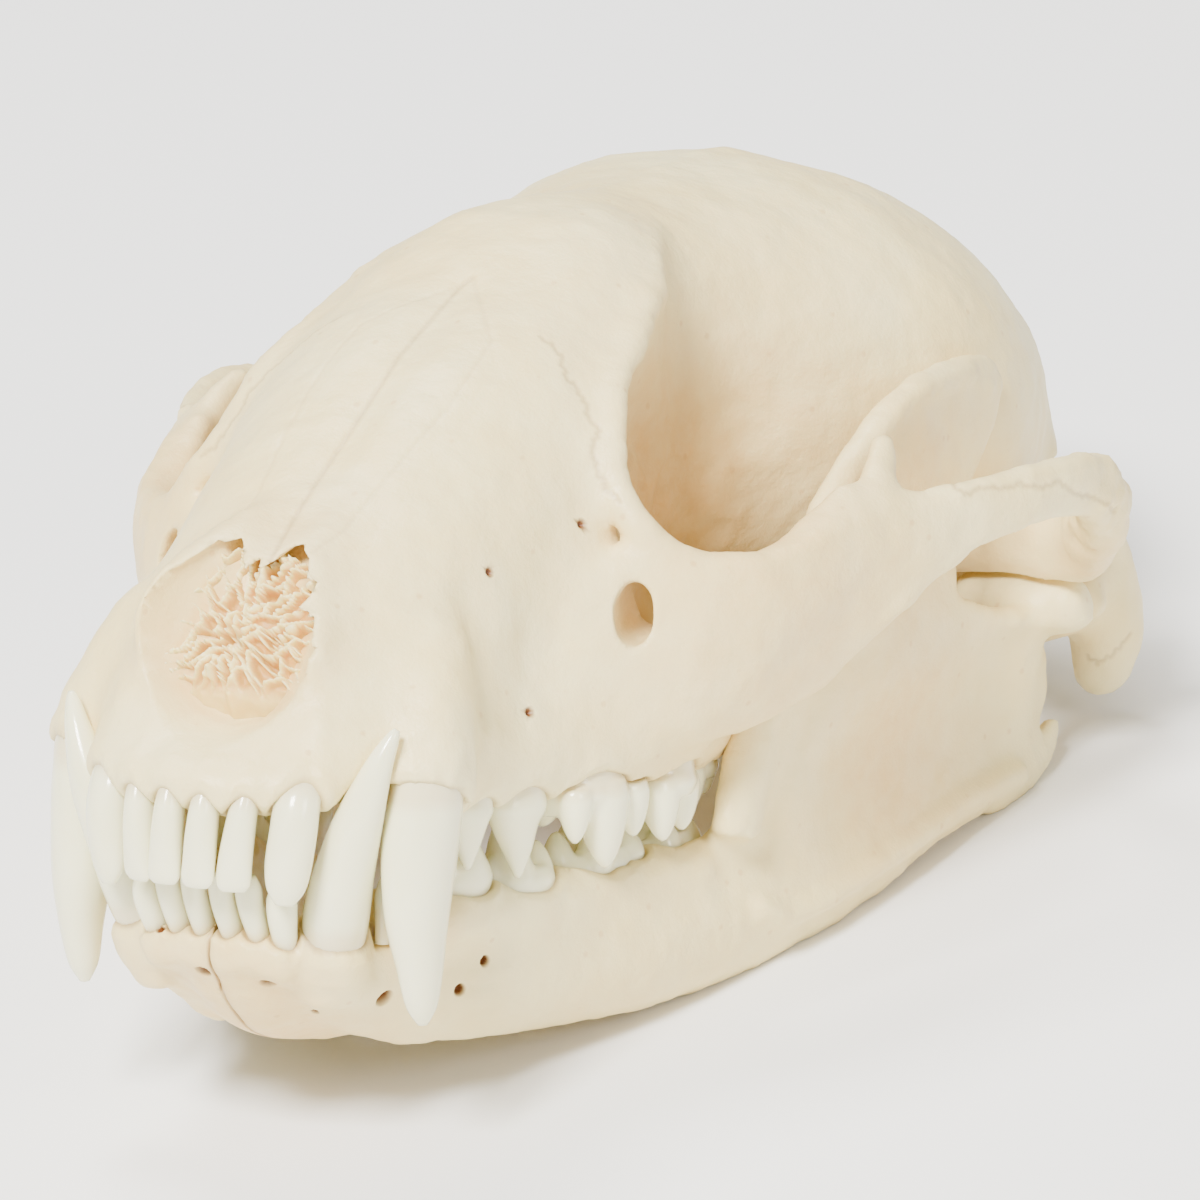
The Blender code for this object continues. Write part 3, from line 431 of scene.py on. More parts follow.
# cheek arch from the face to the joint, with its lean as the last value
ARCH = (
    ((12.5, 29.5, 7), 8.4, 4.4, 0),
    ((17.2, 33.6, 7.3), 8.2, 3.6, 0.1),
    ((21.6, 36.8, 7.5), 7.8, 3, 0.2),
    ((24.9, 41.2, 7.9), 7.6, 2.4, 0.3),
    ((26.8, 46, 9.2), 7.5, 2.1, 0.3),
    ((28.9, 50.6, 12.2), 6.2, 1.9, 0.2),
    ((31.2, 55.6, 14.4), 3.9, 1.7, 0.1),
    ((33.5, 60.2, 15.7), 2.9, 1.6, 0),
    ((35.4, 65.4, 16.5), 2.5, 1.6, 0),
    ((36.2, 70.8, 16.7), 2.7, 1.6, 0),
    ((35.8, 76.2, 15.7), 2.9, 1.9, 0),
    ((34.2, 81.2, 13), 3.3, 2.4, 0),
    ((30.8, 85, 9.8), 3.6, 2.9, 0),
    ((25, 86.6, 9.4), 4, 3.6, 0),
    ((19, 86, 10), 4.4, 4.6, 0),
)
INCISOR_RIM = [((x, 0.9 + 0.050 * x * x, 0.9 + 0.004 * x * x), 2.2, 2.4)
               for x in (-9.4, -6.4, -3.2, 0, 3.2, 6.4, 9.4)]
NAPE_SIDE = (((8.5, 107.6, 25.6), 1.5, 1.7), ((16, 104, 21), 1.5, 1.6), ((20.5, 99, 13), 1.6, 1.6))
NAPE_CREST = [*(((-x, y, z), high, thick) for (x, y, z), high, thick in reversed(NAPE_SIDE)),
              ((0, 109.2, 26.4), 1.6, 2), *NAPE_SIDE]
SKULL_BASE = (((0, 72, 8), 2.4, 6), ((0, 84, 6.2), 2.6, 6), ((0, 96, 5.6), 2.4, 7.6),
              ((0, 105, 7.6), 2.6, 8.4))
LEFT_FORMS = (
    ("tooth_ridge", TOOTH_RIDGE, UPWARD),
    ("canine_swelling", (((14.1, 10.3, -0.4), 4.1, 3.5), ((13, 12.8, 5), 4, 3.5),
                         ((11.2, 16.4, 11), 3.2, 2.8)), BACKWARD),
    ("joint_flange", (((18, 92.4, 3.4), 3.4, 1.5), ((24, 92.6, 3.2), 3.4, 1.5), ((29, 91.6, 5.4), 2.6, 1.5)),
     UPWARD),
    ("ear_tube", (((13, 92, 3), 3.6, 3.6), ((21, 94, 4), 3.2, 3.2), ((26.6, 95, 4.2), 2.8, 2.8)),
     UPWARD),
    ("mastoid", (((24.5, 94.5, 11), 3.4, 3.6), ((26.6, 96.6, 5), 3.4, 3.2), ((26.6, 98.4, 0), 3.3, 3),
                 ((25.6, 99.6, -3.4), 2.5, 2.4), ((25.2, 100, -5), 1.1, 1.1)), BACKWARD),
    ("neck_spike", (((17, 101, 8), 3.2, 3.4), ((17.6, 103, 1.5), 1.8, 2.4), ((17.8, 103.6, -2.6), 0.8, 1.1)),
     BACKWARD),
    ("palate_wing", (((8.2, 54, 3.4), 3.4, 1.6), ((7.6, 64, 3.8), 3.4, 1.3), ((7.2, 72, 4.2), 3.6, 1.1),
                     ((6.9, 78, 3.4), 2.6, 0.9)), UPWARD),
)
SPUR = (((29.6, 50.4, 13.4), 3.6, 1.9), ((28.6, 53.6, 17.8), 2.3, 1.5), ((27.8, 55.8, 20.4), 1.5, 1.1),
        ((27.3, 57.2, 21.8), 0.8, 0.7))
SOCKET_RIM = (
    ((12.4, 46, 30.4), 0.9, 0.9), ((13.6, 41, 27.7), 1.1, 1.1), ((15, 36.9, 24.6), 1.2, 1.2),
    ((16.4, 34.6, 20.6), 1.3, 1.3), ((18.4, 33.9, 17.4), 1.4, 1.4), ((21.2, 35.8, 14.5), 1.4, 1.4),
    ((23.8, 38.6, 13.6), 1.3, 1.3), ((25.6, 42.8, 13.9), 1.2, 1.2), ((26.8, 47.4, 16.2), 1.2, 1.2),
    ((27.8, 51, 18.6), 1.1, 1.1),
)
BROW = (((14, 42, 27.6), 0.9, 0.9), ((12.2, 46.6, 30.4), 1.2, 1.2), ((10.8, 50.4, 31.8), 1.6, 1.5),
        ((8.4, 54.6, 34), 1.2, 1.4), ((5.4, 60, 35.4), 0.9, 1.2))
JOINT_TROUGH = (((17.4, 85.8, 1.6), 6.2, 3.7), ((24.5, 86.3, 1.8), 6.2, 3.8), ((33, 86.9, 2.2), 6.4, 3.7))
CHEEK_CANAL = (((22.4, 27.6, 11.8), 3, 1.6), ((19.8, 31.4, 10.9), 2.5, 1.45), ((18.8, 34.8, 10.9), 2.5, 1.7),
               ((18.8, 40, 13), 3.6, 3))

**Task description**
Your task is to repeat every line exactly.

**Solution to this exercise**
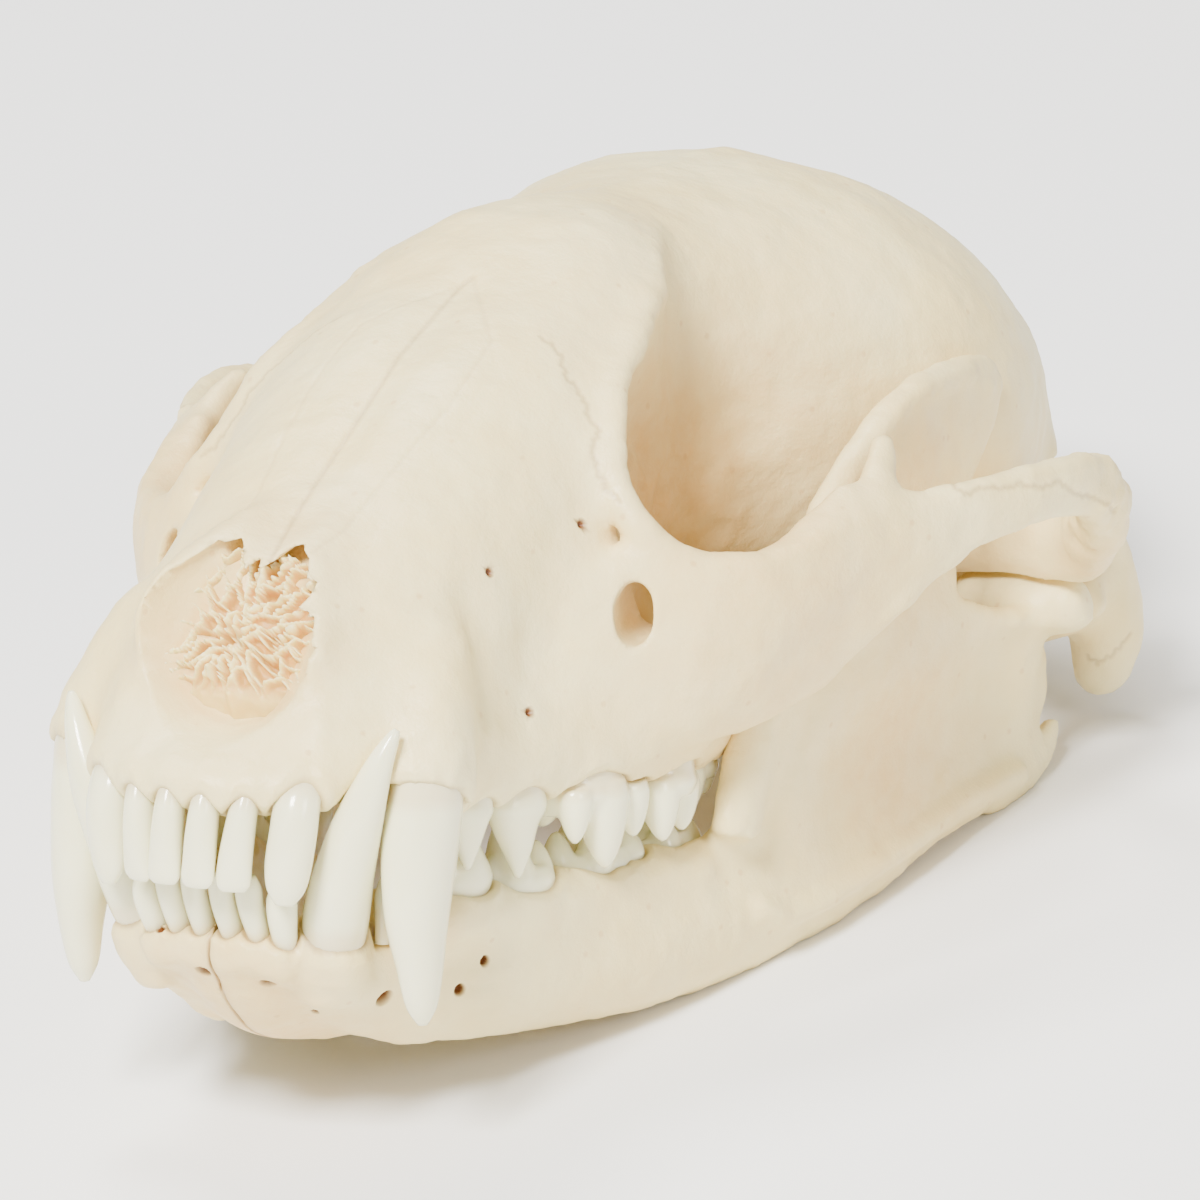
The Blender code for this object continues. Write part 3, from line 431 of scene.py on. More parts follow.
# cheek arch from the face to the joint, with its lean as the last value
ARCH = (
    ((12.5, 29.5, 7), 8.4, 4.4, 0),
    ((17.2, 33.6, 7.3), 8.2, 3.6, 0.1),
    ((21.6, 36.8, 7.5), 7.8, 3, 0.2),
    ((24.9, 41.2, 7.9), 7.6, 2.4, 0.3),
    ((26.8, 46, 9.2), 7.5, 2.1, 0.3),
    ((28.9, 50.6, 12.2), 6.2, 1.9, 0.2),
    ((31.2, 55.6, 14.4), 3.9, 1.7, 0.1),
    ((33.5, 60.2, 15.7), 2.9, 1.6, 0),
    ((35.4, 65.4, 16.5), 2.5, 1.6, 0),
    ((36.2, 70.8, 16.7), 2.7, 1.6, 0),
    ((35.8, 76.2, 15.7), 2.9, 1.9, 0),
    ((34.2, 81.2, 13), 3.3, 2.4, 0),
    ((30.8, 85, 9.8), 3.6, 2.9, 0),
    ((25, 86.6, 9.4), 4, 3.6, 0),
    ((19, 86, 10), 4.4, 4.6, 0),
)
INCISOR_RIM = [((x, 0.9 + 0.050 * x * x, 0.9 + 0.004 * x * x), 2.2, 2.4)
               for x in (-9.4, -6.4, -3.2, 0, 3.2, 6.4, 9.4)]
NAPE_SIDE = (((8.5, 107.6, 25.6), 1.5, 1.7), ((16, 104, 21), 1.5, 1.6), ((20.5, 99, 13), 1.6, 1.6))
NAPE_CREST = [*(((-x, y, z), high, thick) for (x, y, z), high, thick in reversed(NAPE_SIDE)),
              ((0, 109.2, 26.4), 1.6, 2), *NAPE_SIDE]
SKULL_BASE = (((0, 72, 8), 2.4, 6), ((0, 84, 6.2), 2.6, 6), ((0, 96, 5.6), 2.4, 7.6),
              ((0, 105, 7.6), 2.6, 8.4))
LEFT_FORMS = (
    ("tooth_ridge", TOOTH_RIDGE, UPWARD),
    ("canine_swelling", (((14.1, 10.3, -0.4), 4.1, 3.5), ((13, 12.8, 5), 4, 3.5),
                         ((11.2, 16.4, 11), 3.2, 2.8)), BACKWARD),
    ("joint_flange", (((18, 92.4, 3.4), 3.4, 1.5), ((24, 92.6, 3.2), 3.4, 1.5), ((29, 91.6, 5.4), 2.6, 1.5)),
     UPWARD),
    ("ear_tube", (((13, 92, 3), 3.6, 3.6), ((21, 94, 4), 3.2, 3.2), ((26.6, 95, 4.2), 2.8, 2.8)),
     UPWARD),
    ("mastoid", (((24.5, 94.5, 11), 3.4, 3.6), ((26.6, 96.6, 5), 3.4, 3.2), ((26.6, 98.4, 0), 3.3, 3),
                 ((25.6, 99.6, -3.4), 2.5, 2.4), ((25.2, 100, -5), 1.1, 1.1)), BACKWARD),
    ("neck_spike", (((17, 101, 8), 3.2, 3.4), ((17.6, 103, 1.5), 1.8, 2.4), ((17.8, 103.6, -2.6), 0.8, 1.1)),
     BACKWARD),
    ("palate_wing", (((8.2, 54, 3.4), 3.4, 1.6), ((7.6, 64, 3.8), 3.4, 1.3), ((7.2, 72, 4.2), 3.6, 1.1),
                     ((6.9, 78, 3.4), 2.6, 0.9)), UPWARD),
)
SPUR = (((29.6, 50.4, 13.4), 3.6, 1.9), ((28.6, 53.6, 17.8), 2.3, 1.5), ((27.8, 55.8, 20.4), 1.5, 1.1),
        ((27.3, 57.2, 21.8), 0.8, 0.7))
SOCKET_RIM = (
    ((12.4, 46, 30.4), 0.9, 0.9), ((13.6, 41, 27.7), 1.1, 1.1), ((15, 36.9, 24.6), 1.2, 1.2),
    ((16.4, 34.6, 20.6), 1.3, 1.3), ((18.4, 33.9, 17.4), 1.4, 1.4), ((21.2, 35.8, 14.5), 1.4, 1.4),
    ((23.8, 38.6, 13.6), 1.3, 1.3), ((25.6, 42.8, 13.9), 1.2, 1.2), ((26.8, 47.4, 16.2), 1.2, 1.2),
    ((27.8, 51, 18.6), 1.1, 1.1),
)
BROW = (((14, 42, 27.6), 0.9, 0.9), ((12.2, 46.6, 30.4), 1.2, 1.2), ((10.8, 50.4, 31.8), 1.6, 1.5),
        ((8.4, 54.6, 34), 1.2, 1.4), ((5.4, 60, 35.4), 0.9, 1.2))
JOINT_TROUGH = (((17.4, 85.8, 1.6), 6.2, 3.7), ((24.5, 86.3, 1.8), 6.2, 3.8), ((33, 86.9, 2.2), 6.4, 3.7))
CHEEK_CANAL = (((22.4, 27.6, 11.8), 3, 1.6), ((19.8, 31.4, 10.9), 2.5, 1.45), ((18.8, 34.8, 10.9), 2.5, 1.7),
               ((18.8, 40, 13), 3.6, 3))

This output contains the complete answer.